▶ [GIVEN INSTRUCTION]: Select each line where the word "behaviour" appears.

** start of GIVEN INFORMATION **

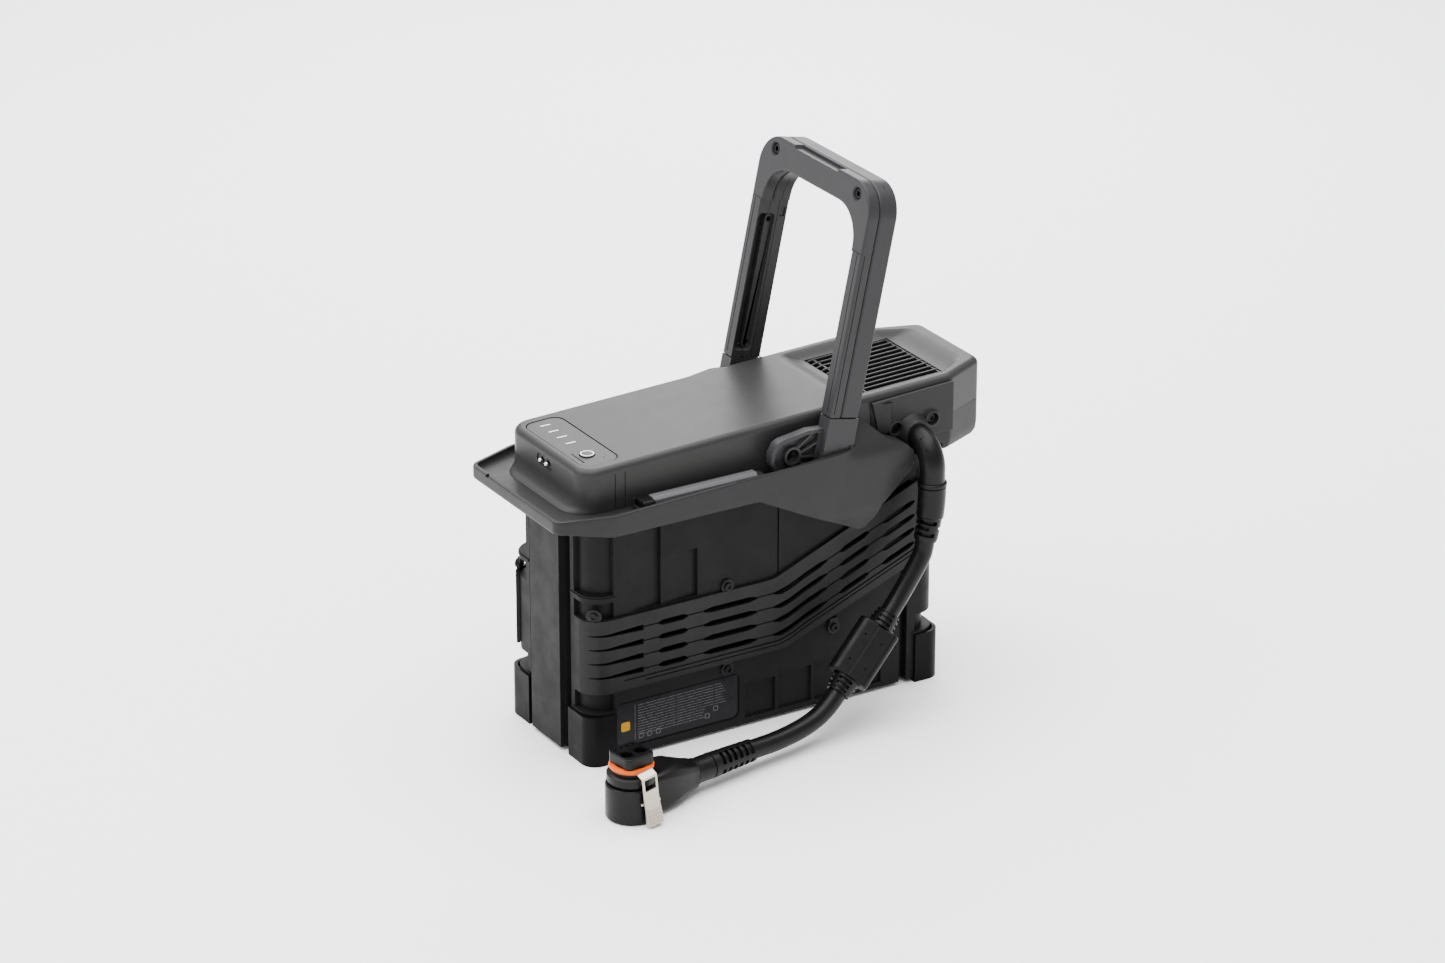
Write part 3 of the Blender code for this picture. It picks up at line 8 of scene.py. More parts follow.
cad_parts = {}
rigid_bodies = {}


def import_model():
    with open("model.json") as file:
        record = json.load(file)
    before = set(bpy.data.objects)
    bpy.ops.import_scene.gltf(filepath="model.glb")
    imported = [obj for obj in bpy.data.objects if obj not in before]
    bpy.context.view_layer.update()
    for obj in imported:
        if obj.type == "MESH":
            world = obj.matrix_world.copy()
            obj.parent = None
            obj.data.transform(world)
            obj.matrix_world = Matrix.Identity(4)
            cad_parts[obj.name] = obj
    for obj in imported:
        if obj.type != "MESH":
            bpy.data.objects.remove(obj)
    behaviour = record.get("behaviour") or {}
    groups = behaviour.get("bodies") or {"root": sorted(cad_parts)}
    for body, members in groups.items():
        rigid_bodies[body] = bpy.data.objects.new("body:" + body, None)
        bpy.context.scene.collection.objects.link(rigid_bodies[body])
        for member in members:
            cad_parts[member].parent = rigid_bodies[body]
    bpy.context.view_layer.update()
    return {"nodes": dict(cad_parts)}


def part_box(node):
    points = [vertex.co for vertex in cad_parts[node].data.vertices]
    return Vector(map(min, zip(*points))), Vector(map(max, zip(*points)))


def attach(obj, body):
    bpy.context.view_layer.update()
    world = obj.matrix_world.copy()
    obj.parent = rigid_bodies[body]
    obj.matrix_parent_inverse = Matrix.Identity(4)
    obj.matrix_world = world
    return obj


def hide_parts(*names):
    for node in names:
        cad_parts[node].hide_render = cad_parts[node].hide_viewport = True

** end of GIVEN INFORMATION **

▶ [REPLY]:
    behaviour = record.get("behaviour") or {}
    groups = behaviour.get("bodies") or {"root": sorted(cad_parts)}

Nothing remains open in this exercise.